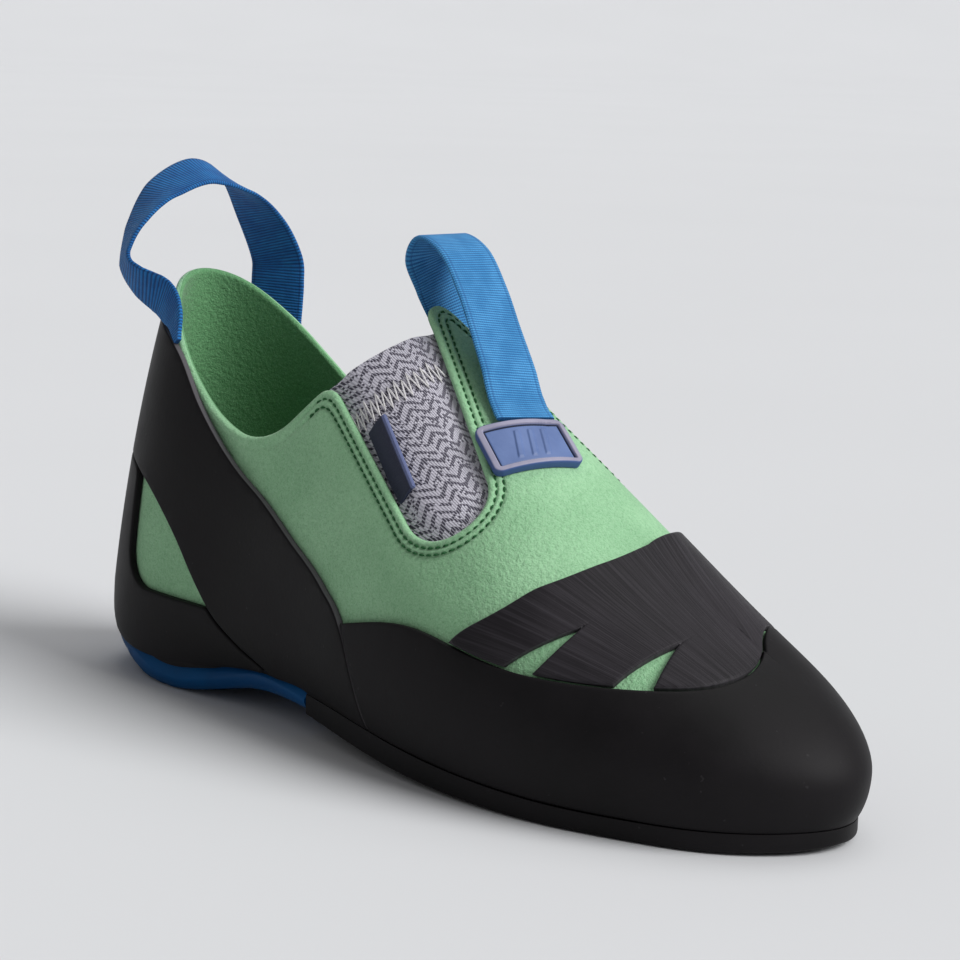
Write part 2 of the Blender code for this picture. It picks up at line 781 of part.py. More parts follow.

* * *

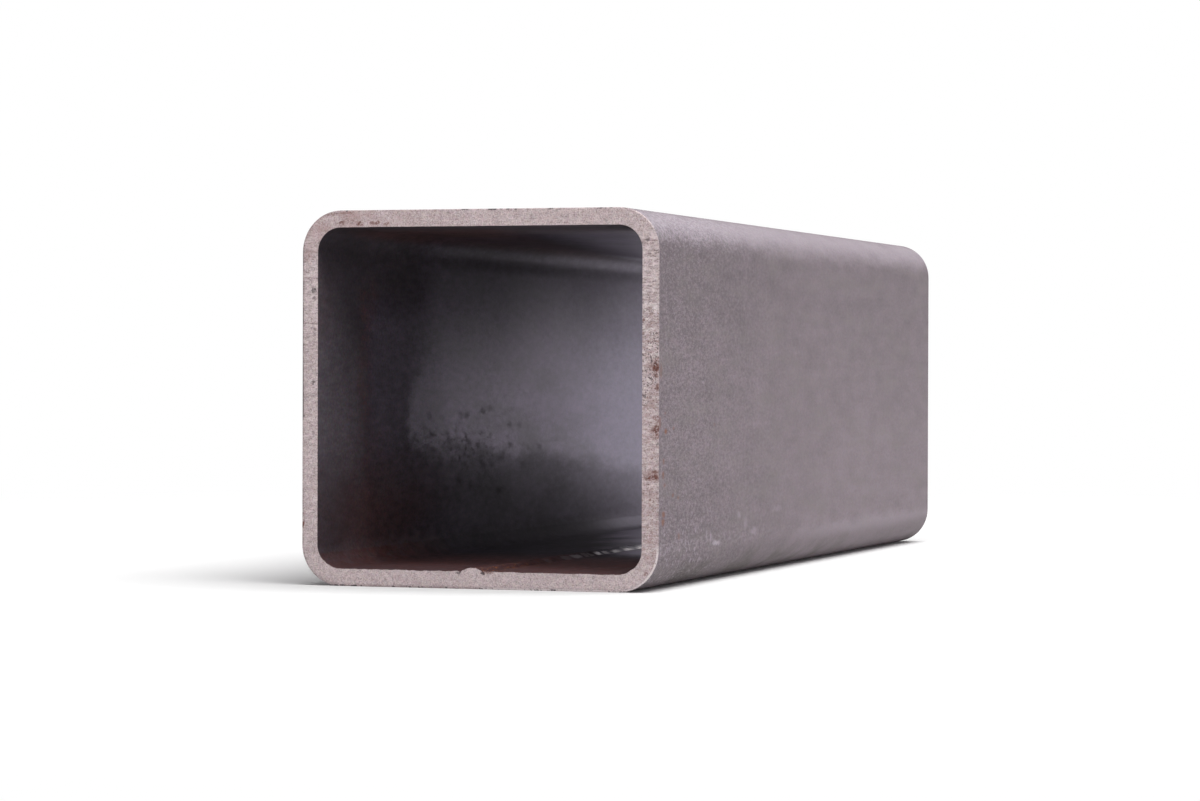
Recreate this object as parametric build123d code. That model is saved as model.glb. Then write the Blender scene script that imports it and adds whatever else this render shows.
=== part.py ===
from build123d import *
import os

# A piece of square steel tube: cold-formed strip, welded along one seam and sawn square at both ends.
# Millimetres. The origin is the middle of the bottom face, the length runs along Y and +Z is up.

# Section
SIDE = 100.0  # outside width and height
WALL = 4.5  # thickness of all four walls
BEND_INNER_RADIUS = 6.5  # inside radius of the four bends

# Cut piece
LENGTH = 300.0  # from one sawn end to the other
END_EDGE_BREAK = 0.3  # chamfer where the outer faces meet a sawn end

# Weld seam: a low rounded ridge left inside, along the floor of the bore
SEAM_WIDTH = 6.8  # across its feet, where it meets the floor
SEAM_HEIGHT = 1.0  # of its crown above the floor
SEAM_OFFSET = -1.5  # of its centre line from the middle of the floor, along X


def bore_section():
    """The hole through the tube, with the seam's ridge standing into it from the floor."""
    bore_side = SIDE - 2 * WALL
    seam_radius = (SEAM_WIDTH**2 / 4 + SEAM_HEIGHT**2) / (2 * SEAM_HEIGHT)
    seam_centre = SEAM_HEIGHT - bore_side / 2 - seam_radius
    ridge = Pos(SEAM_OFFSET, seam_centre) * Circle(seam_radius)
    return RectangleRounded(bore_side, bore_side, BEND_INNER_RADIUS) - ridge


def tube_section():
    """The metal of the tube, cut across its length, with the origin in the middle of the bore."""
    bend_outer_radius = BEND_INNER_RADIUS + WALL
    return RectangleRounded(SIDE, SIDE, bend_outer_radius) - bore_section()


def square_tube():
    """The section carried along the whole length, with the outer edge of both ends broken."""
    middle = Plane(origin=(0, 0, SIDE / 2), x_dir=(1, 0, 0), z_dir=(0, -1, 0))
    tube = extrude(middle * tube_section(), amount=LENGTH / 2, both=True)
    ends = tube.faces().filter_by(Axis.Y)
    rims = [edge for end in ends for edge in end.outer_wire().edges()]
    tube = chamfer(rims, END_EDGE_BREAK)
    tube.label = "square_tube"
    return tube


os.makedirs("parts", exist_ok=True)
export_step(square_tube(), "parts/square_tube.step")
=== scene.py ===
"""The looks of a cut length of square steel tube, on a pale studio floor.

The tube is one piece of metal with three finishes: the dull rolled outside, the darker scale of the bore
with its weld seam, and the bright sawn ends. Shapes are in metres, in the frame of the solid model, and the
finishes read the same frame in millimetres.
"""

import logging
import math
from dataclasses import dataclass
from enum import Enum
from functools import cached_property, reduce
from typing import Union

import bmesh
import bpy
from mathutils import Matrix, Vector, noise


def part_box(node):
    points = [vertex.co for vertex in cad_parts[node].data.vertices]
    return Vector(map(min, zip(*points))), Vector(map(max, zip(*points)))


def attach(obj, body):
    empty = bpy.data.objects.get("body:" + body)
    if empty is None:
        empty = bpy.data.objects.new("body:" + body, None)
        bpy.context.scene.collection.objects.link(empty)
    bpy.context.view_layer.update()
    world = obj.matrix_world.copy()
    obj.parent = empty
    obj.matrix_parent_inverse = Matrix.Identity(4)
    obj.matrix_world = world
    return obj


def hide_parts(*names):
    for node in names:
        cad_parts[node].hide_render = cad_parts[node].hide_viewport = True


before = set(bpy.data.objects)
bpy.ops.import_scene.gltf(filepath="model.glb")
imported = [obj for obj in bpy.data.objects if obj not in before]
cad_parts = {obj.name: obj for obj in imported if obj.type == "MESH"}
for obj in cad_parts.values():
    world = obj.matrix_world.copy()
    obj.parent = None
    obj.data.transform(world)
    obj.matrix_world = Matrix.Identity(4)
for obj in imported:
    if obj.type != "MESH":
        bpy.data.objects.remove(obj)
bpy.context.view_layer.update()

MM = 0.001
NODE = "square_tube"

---

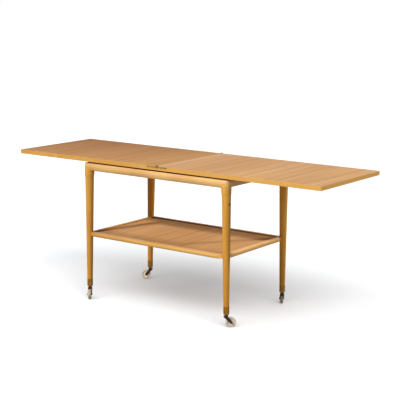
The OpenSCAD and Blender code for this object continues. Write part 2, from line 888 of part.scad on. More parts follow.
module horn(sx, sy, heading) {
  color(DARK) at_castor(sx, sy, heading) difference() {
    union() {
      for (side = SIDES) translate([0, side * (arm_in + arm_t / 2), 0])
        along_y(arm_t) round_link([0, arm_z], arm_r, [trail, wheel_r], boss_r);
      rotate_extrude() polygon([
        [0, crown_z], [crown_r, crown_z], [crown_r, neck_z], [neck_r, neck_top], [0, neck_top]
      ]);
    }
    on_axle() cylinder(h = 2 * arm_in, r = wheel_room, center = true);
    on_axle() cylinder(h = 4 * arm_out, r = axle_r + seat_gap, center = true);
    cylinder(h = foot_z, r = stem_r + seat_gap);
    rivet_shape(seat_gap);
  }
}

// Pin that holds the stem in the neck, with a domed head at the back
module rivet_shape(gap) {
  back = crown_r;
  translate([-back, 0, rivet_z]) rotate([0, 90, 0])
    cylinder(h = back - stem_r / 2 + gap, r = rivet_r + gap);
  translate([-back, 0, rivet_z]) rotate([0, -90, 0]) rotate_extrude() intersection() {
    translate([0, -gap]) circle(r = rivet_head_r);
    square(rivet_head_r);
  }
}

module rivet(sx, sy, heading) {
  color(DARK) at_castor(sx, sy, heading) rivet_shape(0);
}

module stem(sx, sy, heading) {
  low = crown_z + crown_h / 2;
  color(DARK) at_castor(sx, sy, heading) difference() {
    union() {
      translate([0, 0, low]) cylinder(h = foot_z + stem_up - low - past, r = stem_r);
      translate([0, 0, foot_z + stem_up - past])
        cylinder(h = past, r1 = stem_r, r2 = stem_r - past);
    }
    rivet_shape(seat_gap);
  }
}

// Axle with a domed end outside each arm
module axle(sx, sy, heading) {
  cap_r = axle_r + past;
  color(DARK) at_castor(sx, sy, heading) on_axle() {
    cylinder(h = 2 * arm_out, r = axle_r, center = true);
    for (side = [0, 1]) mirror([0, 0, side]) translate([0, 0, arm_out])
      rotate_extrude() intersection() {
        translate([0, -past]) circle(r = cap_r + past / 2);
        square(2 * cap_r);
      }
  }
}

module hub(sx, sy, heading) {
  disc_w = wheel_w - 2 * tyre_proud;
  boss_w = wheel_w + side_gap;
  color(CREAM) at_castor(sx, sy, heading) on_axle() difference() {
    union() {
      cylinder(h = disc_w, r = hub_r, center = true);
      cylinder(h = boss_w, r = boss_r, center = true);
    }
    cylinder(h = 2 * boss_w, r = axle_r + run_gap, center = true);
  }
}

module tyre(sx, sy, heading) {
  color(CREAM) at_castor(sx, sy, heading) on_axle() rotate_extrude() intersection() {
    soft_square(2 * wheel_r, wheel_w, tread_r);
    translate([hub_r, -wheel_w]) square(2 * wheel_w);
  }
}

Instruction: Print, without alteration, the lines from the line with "Recreate this object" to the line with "# Millimetres. The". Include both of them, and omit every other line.

Solved exercise:
Recreate this object as parametric build123d code. That model is saved as model.glb. Then write the Blender scene script that imports it and adds whatever else this render shows.
=== part.py ===
from build123d import *
import os

# A piece of square steel tube: cold-formed strip, welded along one seam and sawn square at both ends.
# Millimetres. The origin is the middle of the bottom face, the length runs along Y and +Z is up.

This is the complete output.